Bill Campbell, a former CEO and chairman of Intuit and a longtime Apple board member was better known simply as "Coach" by venture capitalists, tech executives and investors throughout the industry, and remembered for the mentoring, advice and eminence grise role he played to some of tech's biggest names, including Google's Eric Schmidt, Apple's Steve Jobs and Amazon's Jeff Bezos. He had become something of a Silicon Valley consigliere. (SF Note:  I had to look up ‘eminence grise’:  a confidential agent; especially one exercising unsuspected or unofficial power.
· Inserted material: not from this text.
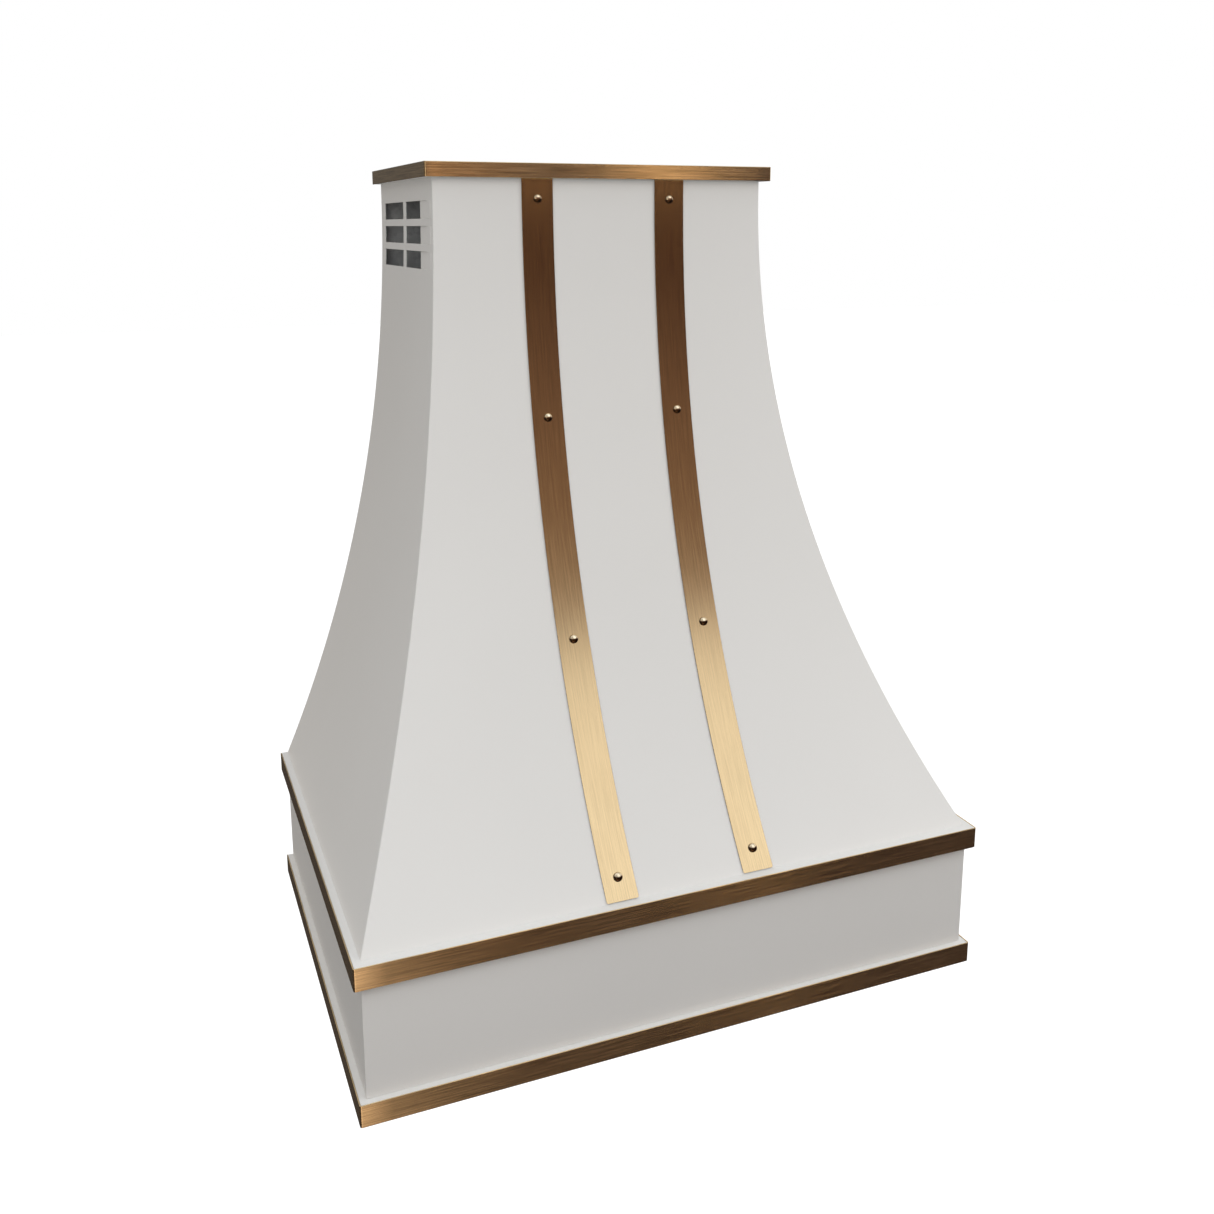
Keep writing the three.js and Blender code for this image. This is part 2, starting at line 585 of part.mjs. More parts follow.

I first heard the term ‘consigliere’ in The Godfather movies (I recently watched Godfather I and II - what great movies), and thought I knew what it meant but I just looked it up: a consigliere is an advisor or counselor to the boss, with the additional responsibility of representing the boss in important meetings both within the boss's crime family and with other crime families. He is a close, trusted friend and confidant, the mob's version of an elder statesman and an advisor to the boss in a Mafia crime family, and sometimes is his 'right-hand man'. In some depictions, he is devoid of ambition and dispenses disinterested advice. By the very nature of the job, a consigliere is one of the few in the family who can argue with the boss, and is often tasked with challenging the boss when needed, to ensure subsequent plans are foolproof.”

Campbell was careful not to take credit for his work, even while industry leaders spoke of Campbell "as if he's some kind of profane cosmic mash-up of Oprah, Yoda and Joe Paterno."

If you want to know about being a mentor, there was no better mentor than Bill Campbell. He had an amazing ability to very simply and undeniably give people confidence in themselves.

One Silicon Valley CEO said,"I didn’t call him because he would have the answer to some impossible question. I called him, because he would understand what I was feeling 100%." 

What a wonderful legacy, especially in a world where too many people are so self-centered.  The attributes of the “Me” generation continue, possibly even expanding, which is sad.

Thanks for sharing this Andy!

Has Spring sprung?  The North Carolina Arboretum this morning.